Don't have kids and keep your money
By TahnyaKristina on October 13, 2013
The cost of raising a child is terrifyingly expensive. The U.S. Department of Agriculture recently reported the average middle-income couple can now expect to spend approximately $241,080 raising a child born last year to age 18. In some parts of the country, that’s more than the cost of a house. And, by the way, that number doesn’t include the cost of sending the child to college.
Considering 57 percent of Americans have less than $25k in total household savings or investments, choosing to forgo having children might actually be an intelligent financial move. And it seems like plenty of Americans agree, because the number of childless couples has begun to grow in recent years.
Cost of Children Too Great for Some Couples
Lauren Sandler’s recent Time article, “Having it All Without Having Children,” finds Americans are increasingly choosing to remain childless in order to save money for other goals.

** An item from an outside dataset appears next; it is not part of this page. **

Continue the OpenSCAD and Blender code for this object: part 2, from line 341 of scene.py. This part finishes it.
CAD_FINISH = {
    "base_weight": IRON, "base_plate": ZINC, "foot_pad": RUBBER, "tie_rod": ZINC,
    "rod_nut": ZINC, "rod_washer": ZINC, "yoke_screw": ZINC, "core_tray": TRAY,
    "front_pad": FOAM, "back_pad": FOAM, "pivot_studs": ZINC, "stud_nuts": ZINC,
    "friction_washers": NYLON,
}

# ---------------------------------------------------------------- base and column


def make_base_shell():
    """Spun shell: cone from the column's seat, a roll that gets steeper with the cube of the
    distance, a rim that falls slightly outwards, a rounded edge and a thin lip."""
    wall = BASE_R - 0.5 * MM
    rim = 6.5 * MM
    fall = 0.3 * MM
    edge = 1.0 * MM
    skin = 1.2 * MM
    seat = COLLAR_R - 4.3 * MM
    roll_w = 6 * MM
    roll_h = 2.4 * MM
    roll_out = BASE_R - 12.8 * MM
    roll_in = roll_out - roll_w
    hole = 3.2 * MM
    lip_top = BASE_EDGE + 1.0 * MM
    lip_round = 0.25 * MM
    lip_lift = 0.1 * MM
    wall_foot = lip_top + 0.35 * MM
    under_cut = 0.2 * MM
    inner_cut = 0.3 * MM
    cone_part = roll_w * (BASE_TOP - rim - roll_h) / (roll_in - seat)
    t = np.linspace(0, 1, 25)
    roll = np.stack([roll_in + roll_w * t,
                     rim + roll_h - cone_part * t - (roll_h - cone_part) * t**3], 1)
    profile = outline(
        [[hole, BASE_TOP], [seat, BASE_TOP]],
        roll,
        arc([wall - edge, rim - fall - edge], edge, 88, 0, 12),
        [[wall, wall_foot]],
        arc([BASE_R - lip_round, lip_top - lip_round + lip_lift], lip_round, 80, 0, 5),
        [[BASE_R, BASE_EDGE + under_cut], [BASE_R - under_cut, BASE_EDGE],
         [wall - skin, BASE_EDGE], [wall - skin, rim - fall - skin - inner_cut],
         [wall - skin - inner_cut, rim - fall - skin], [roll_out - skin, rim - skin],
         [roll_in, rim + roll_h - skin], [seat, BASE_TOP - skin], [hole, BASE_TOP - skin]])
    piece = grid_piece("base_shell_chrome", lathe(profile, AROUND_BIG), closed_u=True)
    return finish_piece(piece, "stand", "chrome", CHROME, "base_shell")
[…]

In fact, Sandler writes that the current birthrate in the United States is the lowest ever recorded; about one in five American women never give birth, versus one in 10 in the 1970s. However, this trend had been evident well before the last recession hit.
For instance, according to another Time piece, birthrates fell significantly during the Great Depression, as well as during the stagnation experienced in the 1970s. Mark Mather, a demographer for the Population Reference Bureau, told the magazine, “Fertility rates drop in periods of economic stress.”

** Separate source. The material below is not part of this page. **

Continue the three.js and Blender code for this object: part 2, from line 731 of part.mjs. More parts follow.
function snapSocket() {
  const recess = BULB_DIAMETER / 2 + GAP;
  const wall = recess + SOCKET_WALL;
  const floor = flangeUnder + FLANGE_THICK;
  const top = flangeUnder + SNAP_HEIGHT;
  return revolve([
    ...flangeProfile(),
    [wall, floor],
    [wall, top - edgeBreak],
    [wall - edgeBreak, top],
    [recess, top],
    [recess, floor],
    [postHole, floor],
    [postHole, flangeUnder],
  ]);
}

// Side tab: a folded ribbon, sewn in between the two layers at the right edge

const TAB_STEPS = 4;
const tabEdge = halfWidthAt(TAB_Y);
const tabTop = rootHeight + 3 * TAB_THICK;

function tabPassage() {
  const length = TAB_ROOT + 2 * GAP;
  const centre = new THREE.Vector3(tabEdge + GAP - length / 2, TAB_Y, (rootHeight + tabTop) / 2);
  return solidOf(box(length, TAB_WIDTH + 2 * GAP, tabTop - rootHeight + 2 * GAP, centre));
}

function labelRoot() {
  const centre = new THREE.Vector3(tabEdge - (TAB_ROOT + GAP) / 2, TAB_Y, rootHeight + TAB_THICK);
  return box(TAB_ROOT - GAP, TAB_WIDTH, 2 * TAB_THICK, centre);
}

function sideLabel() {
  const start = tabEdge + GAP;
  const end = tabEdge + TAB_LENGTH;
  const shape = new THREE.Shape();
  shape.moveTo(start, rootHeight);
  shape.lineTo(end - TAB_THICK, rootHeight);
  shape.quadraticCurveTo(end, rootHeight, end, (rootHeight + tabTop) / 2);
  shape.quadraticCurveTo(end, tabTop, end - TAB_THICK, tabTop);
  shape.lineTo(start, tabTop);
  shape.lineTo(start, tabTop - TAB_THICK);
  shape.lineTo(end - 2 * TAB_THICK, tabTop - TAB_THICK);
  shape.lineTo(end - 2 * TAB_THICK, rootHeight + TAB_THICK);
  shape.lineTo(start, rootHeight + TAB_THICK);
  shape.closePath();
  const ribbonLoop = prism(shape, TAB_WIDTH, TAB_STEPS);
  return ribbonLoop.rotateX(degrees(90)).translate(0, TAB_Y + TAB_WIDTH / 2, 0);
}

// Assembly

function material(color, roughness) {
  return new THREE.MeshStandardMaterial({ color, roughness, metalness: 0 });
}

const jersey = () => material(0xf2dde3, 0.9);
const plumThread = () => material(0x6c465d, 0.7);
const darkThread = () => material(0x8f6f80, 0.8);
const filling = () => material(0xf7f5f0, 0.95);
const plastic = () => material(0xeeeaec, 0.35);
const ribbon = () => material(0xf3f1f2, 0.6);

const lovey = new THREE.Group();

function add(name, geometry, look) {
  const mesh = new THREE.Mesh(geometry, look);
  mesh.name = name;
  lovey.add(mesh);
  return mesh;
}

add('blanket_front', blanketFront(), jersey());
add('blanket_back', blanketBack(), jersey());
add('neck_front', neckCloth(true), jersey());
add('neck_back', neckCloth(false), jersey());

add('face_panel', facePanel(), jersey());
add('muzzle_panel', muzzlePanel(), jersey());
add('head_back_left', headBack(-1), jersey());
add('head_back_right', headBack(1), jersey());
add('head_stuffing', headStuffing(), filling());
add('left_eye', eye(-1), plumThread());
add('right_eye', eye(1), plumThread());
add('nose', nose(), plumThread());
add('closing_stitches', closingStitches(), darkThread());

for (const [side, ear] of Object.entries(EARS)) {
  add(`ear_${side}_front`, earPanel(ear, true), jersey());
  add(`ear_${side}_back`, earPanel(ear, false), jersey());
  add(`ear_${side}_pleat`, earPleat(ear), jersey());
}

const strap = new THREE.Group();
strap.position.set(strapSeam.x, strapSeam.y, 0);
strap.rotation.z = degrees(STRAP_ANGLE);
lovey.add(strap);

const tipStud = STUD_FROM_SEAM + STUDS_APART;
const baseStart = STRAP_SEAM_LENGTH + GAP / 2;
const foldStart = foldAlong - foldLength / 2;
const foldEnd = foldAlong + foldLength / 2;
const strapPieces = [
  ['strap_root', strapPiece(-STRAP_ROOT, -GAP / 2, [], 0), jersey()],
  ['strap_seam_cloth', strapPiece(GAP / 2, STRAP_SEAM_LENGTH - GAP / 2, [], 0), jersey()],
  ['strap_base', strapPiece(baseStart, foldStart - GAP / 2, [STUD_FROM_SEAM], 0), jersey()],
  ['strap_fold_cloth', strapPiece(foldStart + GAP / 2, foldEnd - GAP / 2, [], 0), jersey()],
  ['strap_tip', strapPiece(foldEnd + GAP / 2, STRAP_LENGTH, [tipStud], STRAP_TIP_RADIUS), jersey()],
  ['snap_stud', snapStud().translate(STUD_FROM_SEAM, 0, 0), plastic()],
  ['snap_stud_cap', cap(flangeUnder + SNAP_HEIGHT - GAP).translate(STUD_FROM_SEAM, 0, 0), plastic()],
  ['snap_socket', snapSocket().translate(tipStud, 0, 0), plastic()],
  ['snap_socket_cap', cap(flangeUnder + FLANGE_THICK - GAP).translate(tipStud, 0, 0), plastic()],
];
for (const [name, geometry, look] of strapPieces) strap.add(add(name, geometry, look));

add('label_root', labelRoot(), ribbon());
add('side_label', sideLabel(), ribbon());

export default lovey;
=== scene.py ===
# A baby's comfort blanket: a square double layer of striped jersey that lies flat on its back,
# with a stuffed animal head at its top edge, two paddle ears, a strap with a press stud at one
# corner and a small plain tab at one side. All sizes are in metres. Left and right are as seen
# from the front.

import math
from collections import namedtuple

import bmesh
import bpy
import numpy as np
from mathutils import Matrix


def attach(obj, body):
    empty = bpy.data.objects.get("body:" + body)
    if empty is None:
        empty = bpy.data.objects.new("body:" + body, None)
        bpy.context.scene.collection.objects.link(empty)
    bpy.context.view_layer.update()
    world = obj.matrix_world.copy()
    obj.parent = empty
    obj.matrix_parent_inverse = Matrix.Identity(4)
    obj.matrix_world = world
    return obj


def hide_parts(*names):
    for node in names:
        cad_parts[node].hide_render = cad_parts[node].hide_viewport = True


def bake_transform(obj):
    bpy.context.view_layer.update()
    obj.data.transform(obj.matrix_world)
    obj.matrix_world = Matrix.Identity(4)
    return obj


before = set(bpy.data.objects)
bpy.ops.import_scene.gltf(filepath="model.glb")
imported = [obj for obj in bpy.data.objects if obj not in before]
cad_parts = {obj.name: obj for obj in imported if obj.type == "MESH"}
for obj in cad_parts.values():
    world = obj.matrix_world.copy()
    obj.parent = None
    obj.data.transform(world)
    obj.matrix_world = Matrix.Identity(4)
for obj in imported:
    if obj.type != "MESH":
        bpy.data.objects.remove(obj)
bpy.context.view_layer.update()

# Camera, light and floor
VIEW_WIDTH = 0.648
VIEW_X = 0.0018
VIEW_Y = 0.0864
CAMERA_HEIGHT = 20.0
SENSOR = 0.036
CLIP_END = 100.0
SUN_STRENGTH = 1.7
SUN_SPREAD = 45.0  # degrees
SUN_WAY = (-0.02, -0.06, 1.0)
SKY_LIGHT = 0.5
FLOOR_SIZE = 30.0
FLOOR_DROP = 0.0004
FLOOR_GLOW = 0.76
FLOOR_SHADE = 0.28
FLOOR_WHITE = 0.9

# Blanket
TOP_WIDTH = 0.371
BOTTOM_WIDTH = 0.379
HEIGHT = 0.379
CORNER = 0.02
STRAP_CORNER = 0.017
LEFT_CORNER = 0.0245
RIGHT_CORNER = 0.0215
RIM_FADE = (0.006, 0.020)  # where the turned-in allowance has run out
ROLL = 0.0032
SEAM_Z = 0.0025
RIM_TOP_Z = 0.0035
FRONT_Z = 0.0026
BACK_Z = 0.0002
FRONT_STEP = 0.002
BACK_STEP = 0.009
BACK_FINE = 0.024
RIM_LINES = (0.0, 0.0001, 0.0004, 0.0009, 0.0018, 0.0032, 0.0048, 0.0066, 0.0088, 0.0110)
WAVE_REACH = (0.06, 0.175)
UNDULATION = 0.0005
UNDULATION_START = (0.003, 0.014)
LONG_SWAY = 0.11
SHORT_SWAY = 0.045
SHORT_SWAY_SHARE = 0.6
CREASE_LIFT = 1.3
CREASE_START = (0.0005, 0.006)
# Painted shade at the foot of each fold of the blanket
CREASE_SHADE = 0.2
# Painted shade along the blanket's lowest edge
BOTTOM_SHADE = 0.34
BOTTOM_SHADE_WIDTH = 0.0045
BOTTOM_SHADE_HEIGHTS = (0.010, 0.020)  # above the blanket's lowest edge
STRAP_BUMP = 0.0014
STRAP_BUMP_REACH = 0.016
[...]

Is the Choice to Not Have Kids Selfish?
The idea that having children and being a parent is what we all should strive for is deeply enbedded in American culture, leading many to label those who choose to remain childless as selfish.
And perhaps they truly are — but putting your own needs and desires first is not necessarily a bad thing. Kristina of DINKS Finance (Dual Income No Kids) agreed. “I think that the decision not to have children for financial reasons is selfish,” she said. “But then again, aren’t all personal choices selfish?”
Kristina explained that the decision not to have children is a personal choice, based on the lifestyle she wants to have. Whether it’s having the time to grab drinks with friends after work, flexibility to eat cereal for dinner or money to travel three times a year, the benefits of not having kids allow for that freedom.
“I don’t feel guilty about my decision not to have kids because I have no obligation to repopulate the world,” Kristina argued. “However, now that I am getting older, I am starting to wonder if I will eventually regret my decision not to have kids… I don’t want to wake up in 15 years and regret my decision to remain childless. Besides — why am I saving all my money if I have no one to share it with?”
Having children and growing a family is a goal millions of couples strive for, and an admirable one at that. However, couples who don’t feel they have the money to adequately support a child, or who would rather put their money toward a more comfortable lifestyle or retirement savings, need to seriously consider the option of remaining childless.